The grim warning was sounded by none other than the AUB’s president, Dr. Fadlo Khuri, in an exclusive interview from Beirut with Arab News via Zoom.
One of the Arab world’s oldest universities, the AUB is facing its most serious crisis since its foundation, suffering massive losses and forced to cut staff.
The AUB has produced leading regional figures in medicine, law, science and art as well as political leaders and scholars over the decades including prime ministers.
“There’s nothing like us,” Khuri said. “There is no (similar) liberal arts institution that really brings the full impact of Western liberal thought that’s also open to Eastern thought, like AUB.”
A total of 63 percent of top-tier impact publications come from the AUB. “So, it’s critical that AUB not only survives, but thrives in the region,” he said.
“Otherwise, the region and the evolution of modern liberal Arab thought will be seriously at risk.”
Khuri described the current situation as a perfect storm with social, economic and political aspects.
“Temporary sacrifices will have to be made as the implosion of Lebanon’s economy poses a fundamental challenge,” he said.
“Lebanon has been living beyond its means as a country for a while and we’ve been concerned about this. Post-war, this wasn’t addressed,” Khuri said.
In these trying times, funds are critical, he said, adding that the AUB has so far received a $2.5 million grant from the US government to offset the problems in the wake of the coronavirus crisis.
Much of it will be used for the university and the rest will be distributed to private hospitals, he told Arab News.
Meanwhile, more than 300 of AUB’s alumni have come to the rescue after an appeal for funds was made, providing over $60,000.

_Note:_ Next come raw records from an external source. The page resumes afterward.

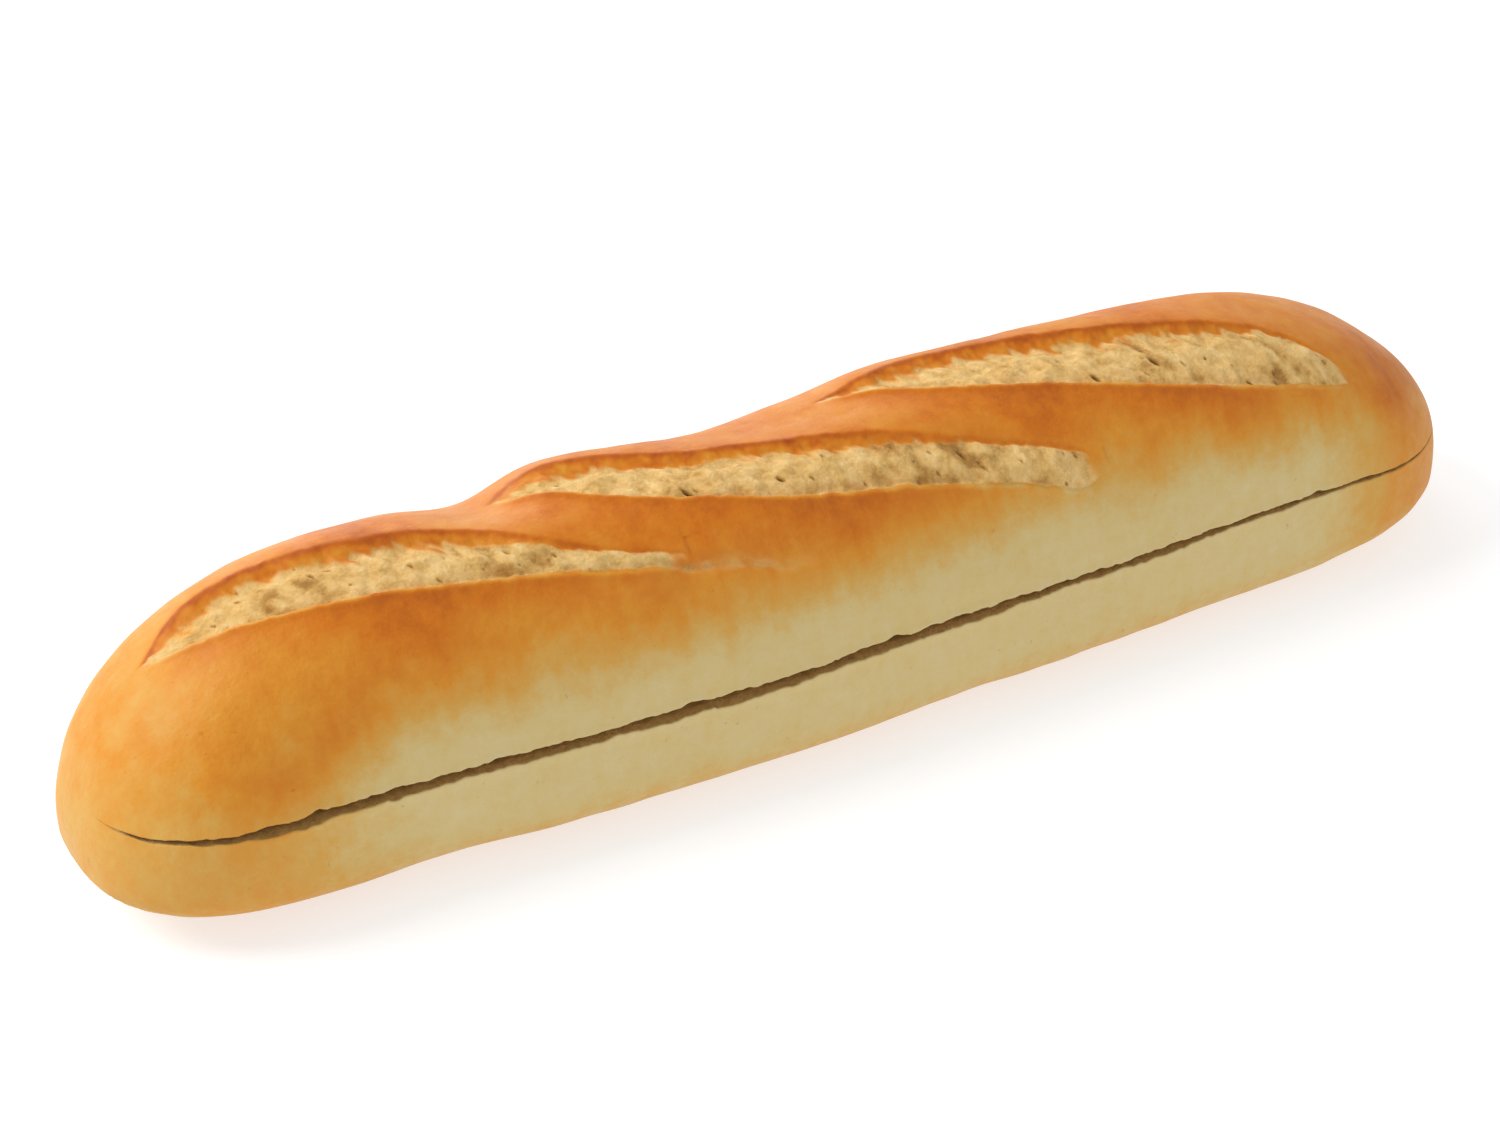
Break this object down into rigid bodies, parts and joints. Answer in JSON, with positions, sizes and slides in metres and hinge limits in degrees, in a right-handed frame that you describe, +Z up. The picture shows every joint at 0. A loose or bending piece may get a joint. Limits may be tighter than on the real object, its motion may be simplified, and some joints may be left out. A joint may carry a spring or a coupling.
{
  "type": "baguette",
  "caption": "Short white sandwich baguette with round ends, diagonal slashes on top and a blade cut along its front that opens it for a filling.",
  "frame": {"origin": "under the middle of the loaf, on the flat of its base that it rests on", "axes": "+X along the loaf, -Y towards the side with the blade cut, +Z up"},
  "size_m": [0.27, 0.06, 0.052],
  "materials": {
    "crust": "satin"
  },
  "bodies": {
    "root": {"loaf": "crust"}
  },
  "joints": []
}
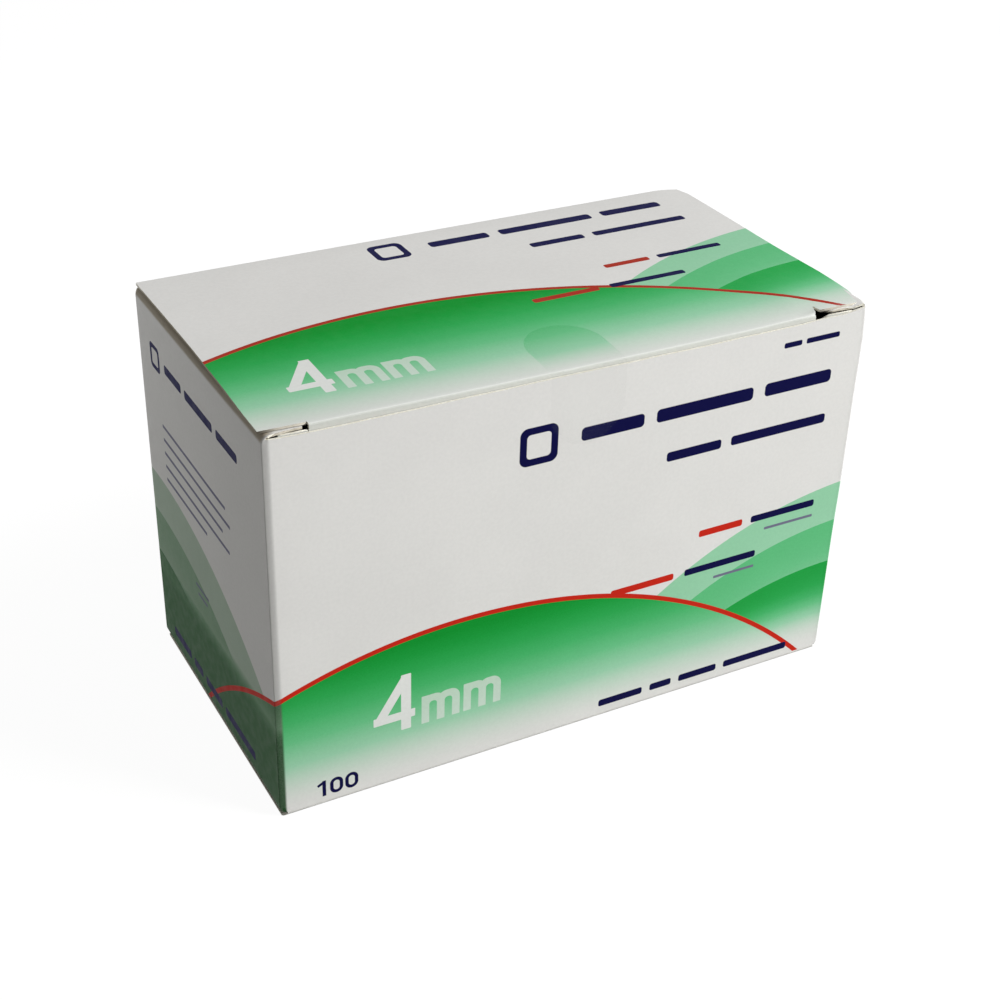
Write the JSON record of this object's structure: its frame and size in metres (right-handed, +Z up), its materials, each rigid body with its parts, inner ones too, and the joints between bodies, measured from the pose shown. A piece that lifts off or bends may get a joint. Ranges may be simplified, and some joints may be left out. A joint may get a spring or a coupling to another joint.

“Our community has been, and will continue to be, generous but at some point, we need federal assistance from the two governments,” he said.
However, the Lebanese government has not yet come forward with any help, unlike during the civil war in 1975, when it provided 18 million Lebanese pounds in assistance that saved the university from closing.
“We’re in a much better financial situation now but the Lebanese government owes us a lot of money and they have not paid it,” Khuri said, adding that more than $150 million is owed to the AUBMC (the American University of Beirut Medical Center).
Khuri said he had no doubt that the institution will survive the pandemic and flourish for another 154 years and beyond, noting that it has withstood immense pressures in its storied history.
“They blew up the College Hall building and AUB survived,” he said. “A president was killed, and another kidnapped, and AUB survived. So unequivocally, AUB will survive.”
The question, according to him, is that having survived, what type of an AUB would emerge.
“For 30 years, we have built a remarkable, gifted and effective research faculty and mission along with teaching services,” he said.
“Now, Lebanon is collapsing economically, and the world is entering into probably the deepest recession and the first true depression since the late 1920s-early 1930s.”
Despite the looming challenges, the university strives to be a good role model and a good global and local citizen and as such, long-term steps, to do with restructuring and becoming more efficient, have to be taken, he said.
New reports have scrutinized the viability of AUB’s graduate programs and whether they serve their long-term purpose and produce citizen leaders for the region.
There are 96 different nationalities currently in the university’s programs. “We have to look at whether we are inclusive, egalitarian and empowering enough [while] educating them,” Khuri said.
The Arab world and the whole region have never needed AUB to thrive more than it has till today, since its founding and the first world war, Khuri told Arab News.
Although distance learning has become the global norm, Khuri does not envision it exclusively as a long-term solution.
“Long-term, higher education has to evolve, much more quickly than it has, so it encapsulates instructional, experiential and distance learning,” he said.
“It’s got to be a blend of all three.”
Looking to the future, he cannot envisage an Arab world without AUB at its heart.
“Even now, no institution contributes more high-quality research per faculty member than AUB,” Khuri said.
“AUB is … the Arab world’s landmark, a top-quality liberal arts research university, and it is in all of our interests that this institution thrives.”